Your instructions
How does the data below read from its first line through the line containing "overlap = 1.0"? Print those lines exactly.

───── Dataset extract ─────

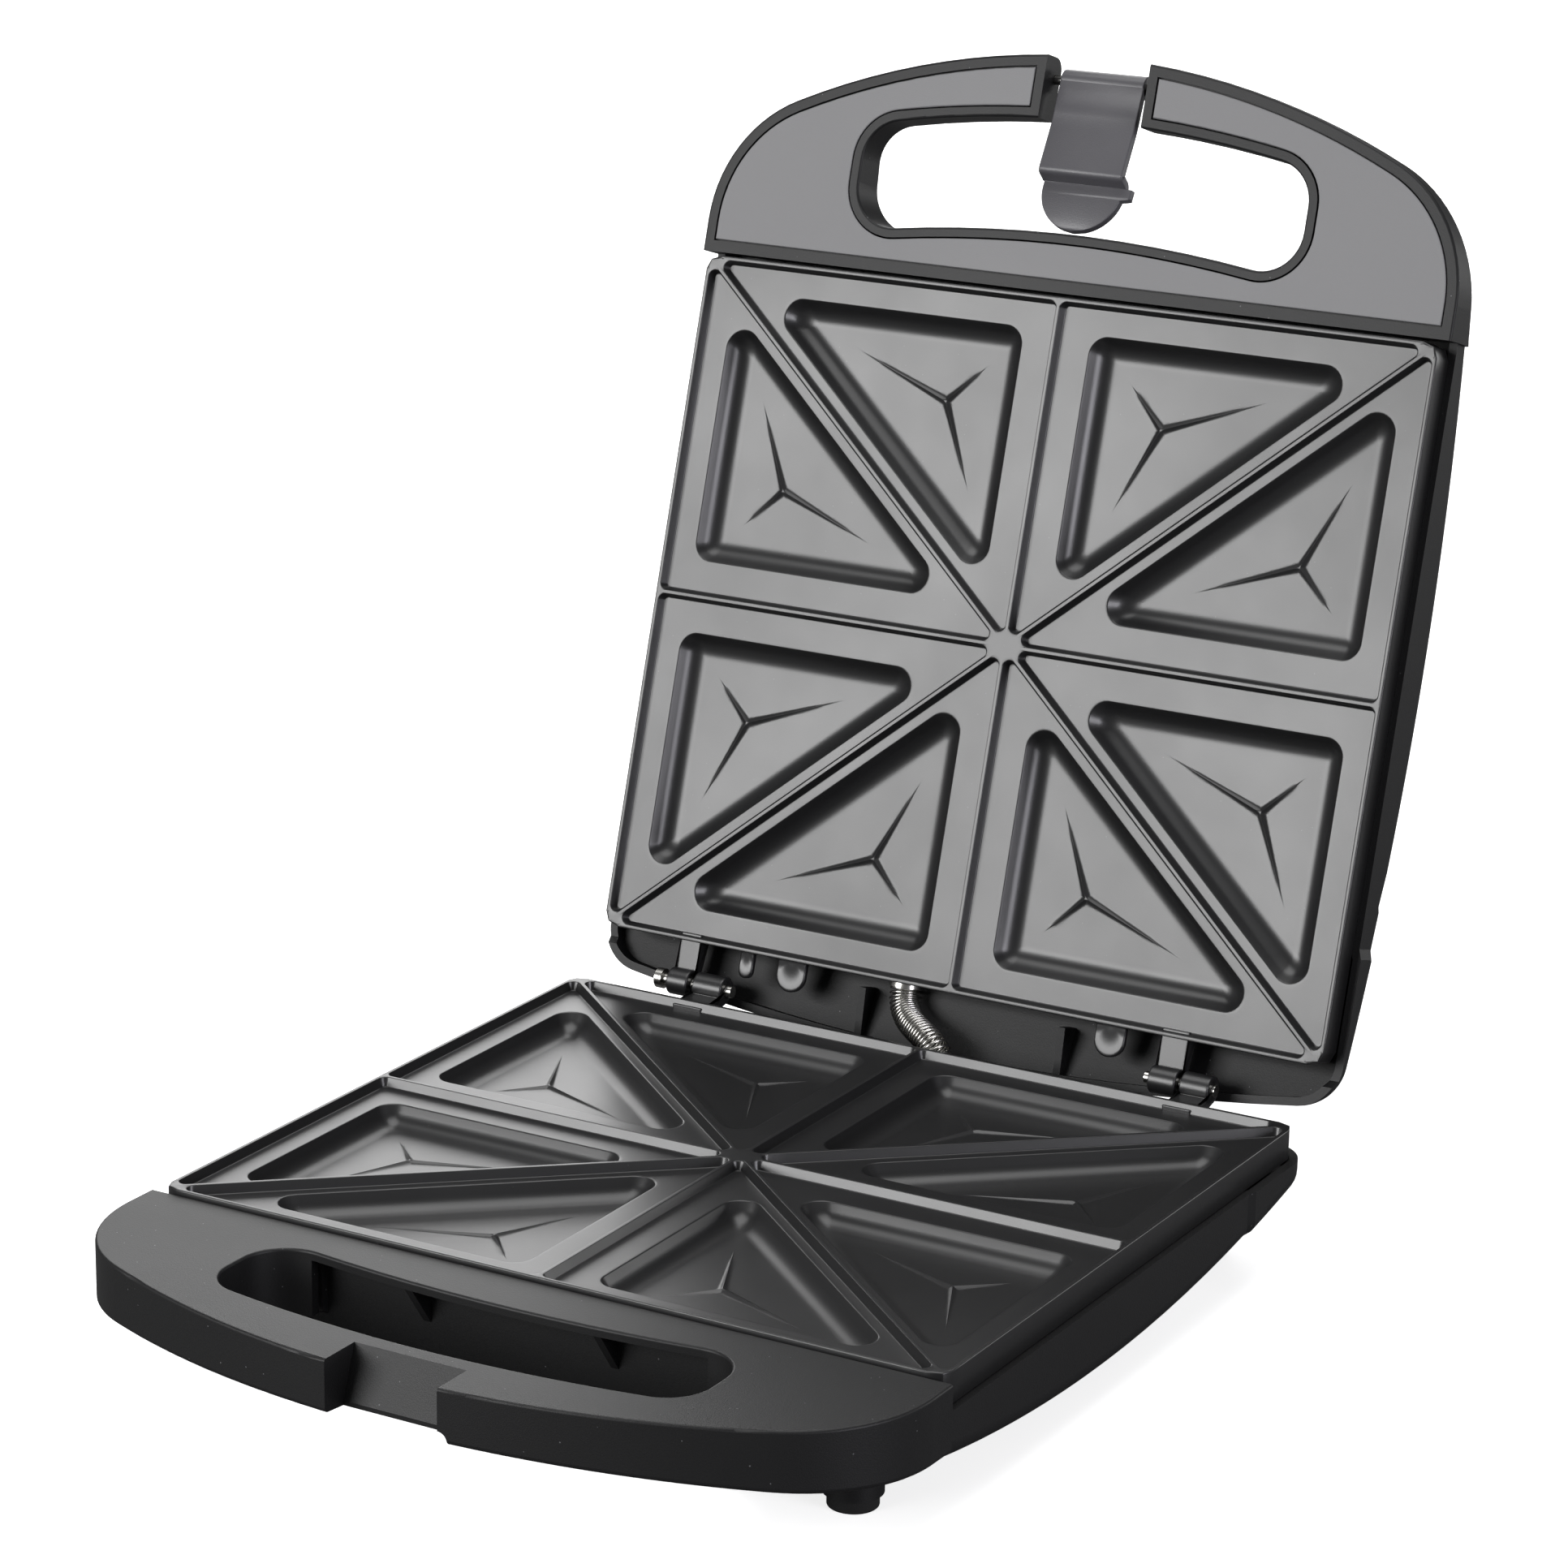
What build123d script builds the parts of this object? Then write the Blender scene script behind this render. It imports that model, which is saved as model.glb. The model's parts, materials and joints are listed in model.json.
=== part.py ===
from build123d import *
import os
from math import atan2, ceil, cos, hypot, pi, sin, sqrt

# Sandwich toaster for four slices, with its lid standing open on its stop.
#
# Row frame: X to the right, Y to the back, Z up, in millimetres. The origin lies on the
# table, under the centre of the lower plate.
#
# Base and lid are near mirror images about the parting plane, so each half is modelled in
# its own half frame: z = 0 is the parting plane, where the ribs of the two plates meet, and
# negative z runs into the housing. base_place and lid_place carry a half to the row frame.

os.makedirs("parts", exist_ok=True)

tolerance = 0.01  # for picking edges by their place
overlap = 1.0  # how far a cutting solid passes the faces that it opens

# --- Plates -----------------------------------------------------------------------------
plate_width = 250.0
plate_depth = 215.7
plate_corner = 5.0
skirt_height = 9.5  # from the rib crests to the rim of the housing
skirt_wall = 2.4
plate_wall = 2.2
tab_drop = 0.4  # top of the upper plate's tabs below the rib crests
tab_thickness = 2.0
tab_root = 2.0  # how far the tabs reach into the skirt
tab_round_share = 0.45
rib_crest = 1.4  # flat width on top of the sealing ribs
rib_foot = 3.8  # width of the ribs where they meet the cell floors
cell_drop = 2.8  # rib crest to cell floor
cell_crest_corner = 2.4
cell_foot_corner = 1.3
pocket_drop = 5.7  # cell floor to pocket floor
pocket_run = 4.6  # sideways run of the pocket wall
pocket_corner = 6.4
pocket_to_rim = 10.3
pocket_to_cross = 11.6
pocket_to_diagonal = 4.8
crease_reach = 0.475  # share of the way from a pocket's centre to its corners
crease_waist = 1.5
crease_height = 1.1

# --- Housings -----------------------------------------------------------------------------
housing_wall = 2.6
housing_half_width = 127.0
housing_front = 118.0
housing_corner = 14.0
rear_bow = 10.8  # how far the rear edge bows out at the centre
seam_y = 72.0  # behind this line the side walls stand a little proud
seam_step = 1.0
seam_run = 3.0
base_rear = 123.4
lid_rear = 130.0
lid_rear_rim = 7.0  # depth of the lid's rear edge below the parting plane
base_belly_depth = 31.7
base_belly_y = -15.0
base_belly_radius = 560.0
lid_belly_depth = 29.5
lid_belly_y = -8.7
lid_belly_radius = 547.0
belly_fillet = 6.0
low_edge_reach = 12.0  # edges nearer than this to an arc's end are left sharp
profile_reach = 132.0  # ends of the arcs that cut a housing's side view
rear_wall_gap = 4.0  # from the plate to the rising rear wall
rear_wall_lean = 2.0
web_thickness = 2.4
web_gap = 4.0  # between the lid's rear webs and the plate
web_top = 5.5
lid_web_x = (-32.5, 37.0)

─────

Reply to the exercise
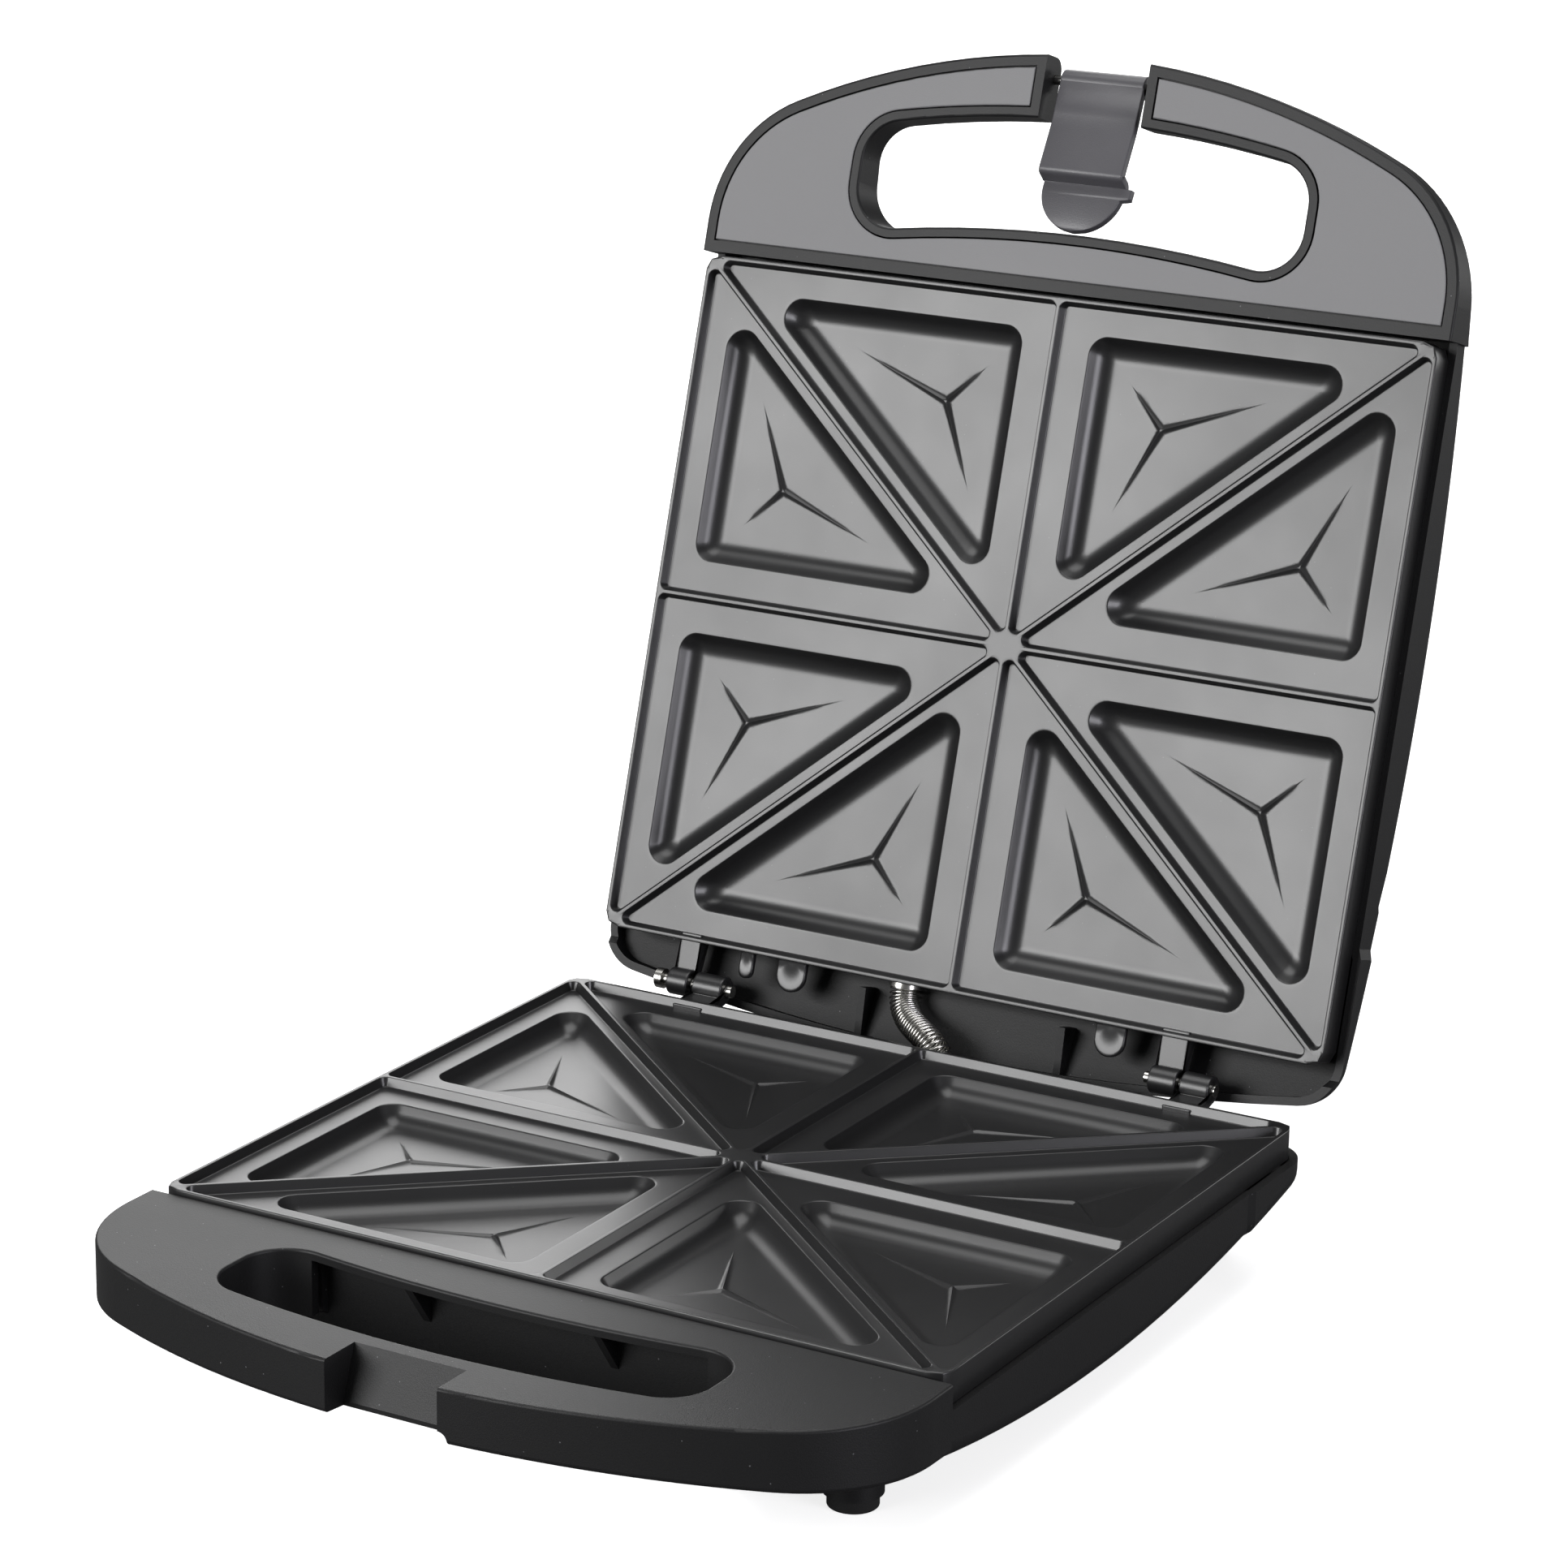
What build123d script builds the parts of this object? Then write the Blender scene script behind this render. It imports that model, which is saved as model.glb. The model's parts, materials and joints are listed in model.json.
=== part.py ===
from build123d import *
import os
from math import atan2, ceil, cos, hypot, pi, sin, sqrt

# Sandwich toaster for four slices, with its lid standing open on its stop.
#
# Row frame: X to the right, Y to the back, Z up, in millimetres. The origin lies on the
# table, under the centre of the lower plate.
#
# Base and lid are near mirror images about the parting plane, so each half is modelled in
# its own half frame: z = 0 is the parting plane, where the ribs of the two plates meet, and
# negative z runs into the housing. base_place and lid_place carry a half to the row frame.

os.makedirs("parts", exist_ok=True)

tolerance = 0.01  # for picking edges by their place
overlap = 1.0  # how far a cutting solid passes the faces that it opens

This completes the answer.